* **Job**
Set down each line from the one containing "for (i = [0 : last])" to the one containing "obj.parent = None", inclusive, exactly as written and with nothing further.

* **Supplied material**
..........

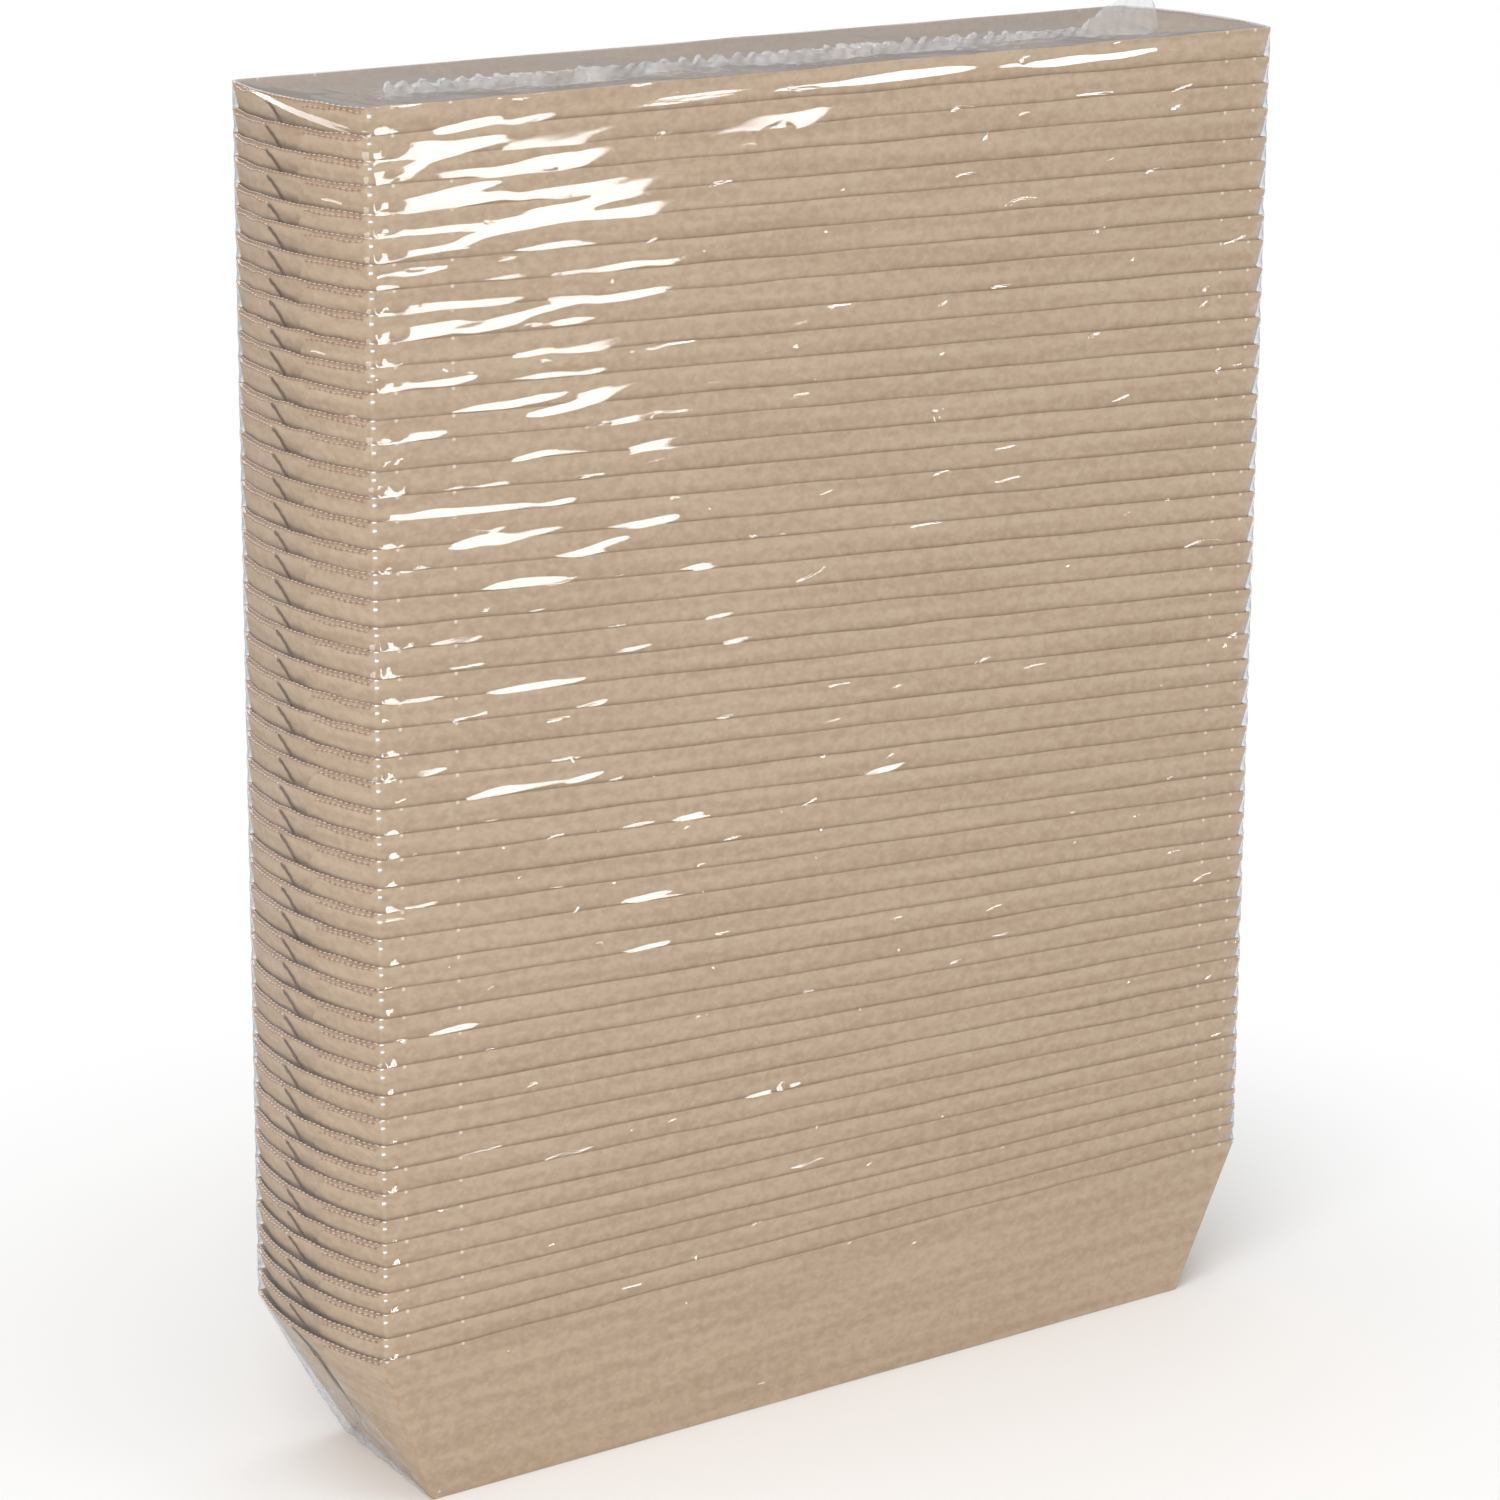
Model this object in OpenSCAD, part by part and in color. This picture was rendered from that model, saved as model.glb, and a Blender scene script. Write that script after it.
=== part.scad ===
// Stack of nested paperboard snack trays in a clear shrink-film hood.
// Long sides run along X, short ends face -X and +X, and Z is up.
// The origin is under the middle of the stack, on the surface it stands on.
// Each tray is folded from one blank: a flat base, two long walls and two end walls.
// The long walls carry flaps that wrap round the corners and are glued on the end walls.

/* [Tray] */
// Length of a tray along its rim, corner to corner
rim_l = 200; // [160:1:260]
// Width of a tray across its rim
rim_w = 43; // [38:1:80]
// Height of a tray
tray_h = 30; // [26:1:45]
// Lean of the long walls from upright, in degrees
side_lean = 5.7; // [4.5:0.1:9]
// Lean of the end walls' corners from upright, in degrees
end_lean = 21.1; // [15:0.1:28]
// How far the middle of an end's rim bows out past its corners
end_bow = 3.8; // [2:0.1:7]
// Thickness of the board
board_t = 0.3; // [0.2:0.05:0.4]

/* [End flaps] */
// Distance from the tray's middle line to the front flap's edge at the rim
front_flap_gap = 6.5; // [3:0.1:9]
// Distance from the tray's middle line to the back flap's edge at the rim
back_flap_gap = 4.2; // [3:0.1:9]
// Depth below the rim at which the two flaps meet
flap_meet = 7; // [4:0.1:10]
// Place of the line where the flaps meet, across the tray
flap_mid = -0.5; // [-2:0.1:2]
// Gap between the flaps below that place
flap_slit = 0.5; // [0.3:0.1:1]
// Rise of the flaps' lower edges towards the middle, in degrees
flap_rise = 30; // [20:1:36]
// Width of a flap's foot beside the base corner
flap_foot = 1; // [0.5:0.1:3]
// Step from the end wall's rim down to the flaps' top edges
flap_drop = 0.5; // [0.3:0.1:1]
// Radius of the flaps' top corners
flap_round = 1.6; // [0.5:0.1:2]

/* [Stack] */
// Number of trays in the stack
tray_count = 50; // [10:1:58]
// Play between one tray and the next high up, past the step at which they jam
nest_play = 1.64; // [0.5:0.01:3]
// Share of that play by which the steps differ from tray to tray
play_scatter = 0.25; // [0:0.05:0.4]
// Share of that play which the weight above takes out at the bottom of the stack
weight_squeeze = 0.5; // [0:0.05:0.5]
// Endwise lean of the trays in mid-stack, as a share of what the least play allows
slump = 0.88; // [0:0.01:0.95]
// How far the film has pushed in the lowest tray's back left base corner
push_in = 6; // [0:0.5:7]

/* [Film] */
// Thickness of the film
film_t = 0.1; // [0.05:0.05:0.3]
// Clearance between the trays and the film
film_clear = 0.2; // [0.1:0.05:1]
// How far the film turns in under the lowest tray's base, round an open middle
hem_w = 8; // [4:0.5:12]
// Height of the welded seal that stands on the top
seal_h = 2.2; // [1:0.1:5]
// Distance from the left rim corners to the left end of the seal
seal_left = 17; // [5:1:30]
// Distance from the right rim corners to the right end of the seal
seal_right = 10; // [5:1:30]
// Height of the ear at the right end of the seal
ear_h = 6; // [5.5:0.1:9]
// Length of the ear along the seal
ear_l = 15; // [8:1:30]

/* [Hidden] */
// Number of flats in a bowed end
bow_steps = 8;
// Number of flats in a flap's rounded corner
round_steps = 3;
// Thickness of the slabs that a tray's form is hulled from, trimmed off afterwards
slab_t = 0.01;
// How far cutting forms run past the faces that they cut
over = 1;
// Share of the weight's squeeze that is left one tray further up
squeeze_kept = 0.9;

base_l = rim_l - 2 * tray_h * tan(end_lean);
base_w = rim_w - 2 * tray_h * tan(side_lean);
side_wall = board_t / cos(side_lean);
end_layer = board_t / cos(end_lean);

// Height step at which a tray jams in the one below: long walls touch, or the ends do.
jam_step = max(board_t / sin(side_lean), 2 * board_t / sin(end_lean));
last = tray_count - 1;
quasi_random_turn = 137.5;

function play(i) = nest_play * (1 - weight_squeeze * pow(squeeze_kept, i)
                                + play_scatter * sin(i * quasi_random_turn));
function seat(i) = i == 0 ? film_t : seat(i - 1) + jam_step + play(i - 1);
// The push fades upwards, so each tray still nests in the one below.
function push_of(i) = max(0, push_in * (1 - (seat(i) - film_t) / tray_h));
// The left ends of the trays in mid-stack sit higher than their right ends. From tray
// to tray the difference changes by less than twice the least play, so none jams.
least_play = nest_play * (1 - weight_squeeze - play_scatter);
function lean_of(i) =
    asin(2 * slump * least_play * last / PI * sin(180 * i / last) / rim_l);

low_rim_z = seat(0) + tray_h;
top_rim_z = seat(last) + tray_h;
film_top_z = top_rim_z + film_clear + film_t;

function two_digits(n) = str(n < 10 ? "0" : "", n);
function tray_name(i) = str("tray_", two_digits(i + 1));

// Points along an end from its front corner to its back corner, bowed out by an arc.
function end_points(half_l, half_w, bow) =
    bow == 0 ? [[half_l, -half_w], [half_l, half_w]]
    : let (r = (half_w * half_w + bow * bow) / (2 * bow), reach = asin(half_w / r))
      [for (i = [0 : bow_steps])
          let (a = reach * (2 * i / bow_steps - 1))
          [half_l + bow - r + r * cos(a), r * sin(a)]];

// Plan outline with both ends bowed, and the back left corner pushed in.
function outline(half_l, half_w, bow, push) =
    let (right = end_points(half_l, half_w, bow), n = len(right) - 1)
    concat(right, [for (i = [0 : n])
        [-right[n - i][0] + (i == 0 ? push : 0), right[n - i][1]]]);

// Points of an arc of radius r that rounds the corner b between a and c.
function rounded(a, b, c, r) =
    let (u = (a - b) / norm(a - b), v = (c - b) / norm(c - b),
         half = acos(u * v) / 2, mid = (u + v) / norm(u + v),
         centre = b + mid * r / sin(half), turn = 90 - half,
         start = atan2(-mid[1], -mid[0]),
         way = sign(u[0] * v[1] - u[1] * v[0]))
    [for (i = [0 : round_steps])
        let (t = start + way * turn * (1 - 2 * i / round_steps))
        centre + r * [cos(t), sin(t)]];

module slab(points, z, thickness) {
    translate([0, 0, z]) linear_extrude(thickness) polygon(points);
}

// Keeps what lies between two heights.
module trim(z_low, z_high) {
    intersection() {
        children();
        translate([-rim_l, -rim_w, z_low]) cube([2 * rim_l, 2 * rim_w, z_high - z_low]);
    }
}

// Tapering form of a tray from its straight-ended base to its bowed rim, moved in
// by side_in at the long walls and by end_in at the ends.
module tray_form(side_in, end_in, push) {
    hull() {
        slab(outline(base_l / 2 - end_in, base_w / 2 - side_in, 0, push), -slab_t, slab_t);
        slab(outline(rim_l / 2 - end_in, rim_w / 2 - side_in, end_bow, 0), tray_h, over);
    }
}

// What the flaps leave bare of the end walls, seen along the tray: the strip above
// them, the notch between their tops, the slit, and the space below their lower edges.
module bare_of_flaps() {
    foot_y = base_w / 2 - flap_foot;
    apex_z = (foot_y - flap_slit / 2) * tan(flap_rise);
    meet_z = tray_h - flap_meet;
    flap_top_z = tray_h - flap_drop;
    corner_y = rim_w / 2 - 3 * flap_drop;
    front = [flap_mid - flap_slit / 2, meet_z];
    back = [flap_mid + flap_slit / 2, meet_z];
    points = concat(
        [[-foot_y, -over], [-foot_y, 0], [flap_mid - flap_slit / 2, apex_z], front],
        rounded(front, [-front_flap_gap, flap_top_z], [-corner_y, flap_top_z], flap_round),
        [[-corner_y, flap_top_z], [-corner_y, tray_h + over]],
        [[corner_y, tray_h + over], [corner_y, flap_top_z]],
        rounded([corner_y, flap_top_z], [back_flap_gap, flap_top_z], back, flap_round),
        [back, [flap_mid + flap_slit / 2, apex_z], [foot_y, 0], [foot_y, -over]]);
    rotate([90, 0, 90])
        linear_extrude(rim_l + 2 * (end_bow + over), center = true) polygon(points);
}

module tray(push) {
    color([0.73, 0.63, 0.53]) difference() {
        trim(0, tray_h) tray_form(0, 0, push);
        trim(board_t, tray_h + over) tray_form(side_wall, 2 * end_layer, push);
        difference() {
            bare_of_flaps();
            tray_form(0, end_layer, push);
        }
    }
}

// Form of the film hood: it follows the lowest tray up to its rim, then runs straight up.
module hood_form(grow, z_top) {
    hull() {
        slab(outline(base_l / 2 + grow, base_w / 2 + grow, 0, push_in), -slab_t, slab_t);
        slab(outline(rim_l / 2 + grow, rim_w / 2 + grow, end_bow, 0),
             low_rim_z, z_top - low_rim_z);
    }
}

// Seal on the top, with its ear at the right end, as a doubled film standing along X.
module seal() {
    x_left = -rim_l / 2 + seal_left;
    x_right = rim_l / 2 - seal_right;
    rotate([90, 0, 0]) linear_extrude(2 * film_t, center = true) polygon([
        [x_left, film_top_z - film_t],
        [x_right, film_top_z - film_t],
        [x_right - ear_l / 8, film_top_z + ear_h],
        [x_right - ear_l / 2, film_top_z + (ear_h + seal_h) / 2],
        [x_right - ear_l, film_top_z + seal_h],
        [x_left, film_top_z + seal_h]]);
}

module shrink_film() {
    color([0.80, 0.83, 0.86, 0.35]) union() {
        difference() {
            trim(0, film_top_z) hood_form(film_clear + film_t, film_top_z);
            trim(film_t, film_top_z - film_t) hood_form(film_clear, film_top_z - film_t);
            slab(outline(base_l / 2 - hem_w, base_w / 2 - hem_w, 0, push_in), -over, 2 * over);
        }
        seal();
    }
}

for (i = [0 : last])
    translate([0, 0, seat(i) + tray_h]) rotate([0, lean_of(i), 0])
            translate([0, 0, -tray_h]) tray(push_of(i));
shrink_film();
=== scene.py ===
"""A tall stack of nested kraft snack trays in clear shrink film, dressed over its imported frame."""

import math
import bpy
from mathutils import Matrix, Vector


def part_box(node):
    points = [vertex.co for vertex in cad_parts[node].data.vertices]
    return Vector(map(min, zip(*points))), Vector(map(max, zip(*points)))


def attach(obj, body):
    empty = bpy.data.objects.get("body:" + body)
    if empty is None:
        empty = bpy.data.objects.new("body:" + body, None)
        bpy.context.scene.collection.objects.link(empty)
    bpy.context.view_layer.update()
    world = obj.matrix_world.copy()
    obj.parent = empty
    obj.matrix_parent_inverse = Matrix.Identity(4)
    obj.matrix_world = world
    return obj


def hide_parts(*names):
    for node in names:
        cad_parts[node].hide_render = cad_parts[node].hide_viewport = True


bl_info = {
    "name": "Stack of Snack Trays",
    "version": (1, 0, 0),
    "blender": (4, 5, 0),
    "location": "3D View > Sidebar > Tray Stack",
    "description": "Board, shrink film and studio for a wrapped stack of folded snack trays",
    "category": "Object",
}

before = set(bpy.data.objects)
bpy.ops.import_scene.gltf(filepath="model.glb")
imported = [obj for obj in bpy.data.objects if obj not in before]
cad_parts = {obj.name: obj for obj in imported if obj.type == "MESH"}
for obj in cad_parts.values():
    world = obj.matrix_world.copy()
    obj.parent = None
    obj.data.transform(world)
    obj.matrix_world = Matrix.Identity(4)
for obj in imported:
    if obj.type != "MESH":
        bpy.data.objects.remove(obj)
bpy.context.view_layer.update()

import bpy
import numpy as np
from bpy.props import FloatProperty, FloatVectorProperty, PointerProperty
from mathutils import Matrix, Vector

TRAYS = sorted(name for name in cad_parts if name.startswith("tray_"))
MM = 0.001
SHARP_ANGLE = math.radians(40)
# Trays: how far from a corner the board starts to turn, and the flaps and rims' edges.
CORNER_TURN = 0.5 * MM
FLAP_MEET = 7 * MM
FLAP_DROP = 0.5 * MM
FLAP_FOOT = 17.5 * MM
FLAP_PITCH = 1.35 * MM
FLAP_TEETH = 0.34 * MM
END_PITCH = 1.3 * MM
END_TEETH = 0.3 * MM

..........

* **Full solution**
for (i = [0 : last])
    translate([0, 0, seat(i) + tray_h]) rotate([0, lean_of(i), 0])
            translate([0, 0, -tray_h]) tray(push_of(i));
shrink_film();
=== scene.py ===
"""A tall stack of nested kraft snack trays in clear shrink film, dressed over its imported frame."""

import math
import bpy
from mathutils import Matrix, Vector


def part_box(node):
    points = [vertex.co for vertex in cad_parts[node].data.vertices]
    return Vector(map(min, zip(*points))), Vector(map(max, zip(*points)))


def attach(obj, body):
    empty = bpy.data.objects.get("body:" + body)
    if empty is None:
        empty = bpy.data.objects.new("body:" + body, None)
        bpy.context.scene.collection.objects.link(empty)
    bpy.context.view_layer.update()
    world = obj.matrix_world.copy()
    obj.parent = empty
    obj.matrix_parent_inverse = Matrix.Identity(4)
    obj.matrix_world = world
    return obj


def hide_parts(*names):
    for node in names:
        cad_parts[node].hide_render = cad_parts[node].hide_viewport = True


bl_info = {
    "name": "Stack of Snack Trays",
    "version": (1, 0, 0),
    "blender": (4, 5, 0),
    "location": "3D View > Sidebar > Tray Stack",
    "description": "Board, shrink film and studio for a wrapped stack of folded snack trays",
    "category": "Object",
}

before = set(bpy.data.objects)
bpy.ops.import_scene.gltf(filepath="model.glb")
imported = [obj for obj in bpy.data.objects if obj not in before]
cad_parts = {obj.name: obj for obj in imported if obj.type == "MESH"}
for obj in cad_parts.values():
    world = obj.matrix_world.copy()
    obj.parent = None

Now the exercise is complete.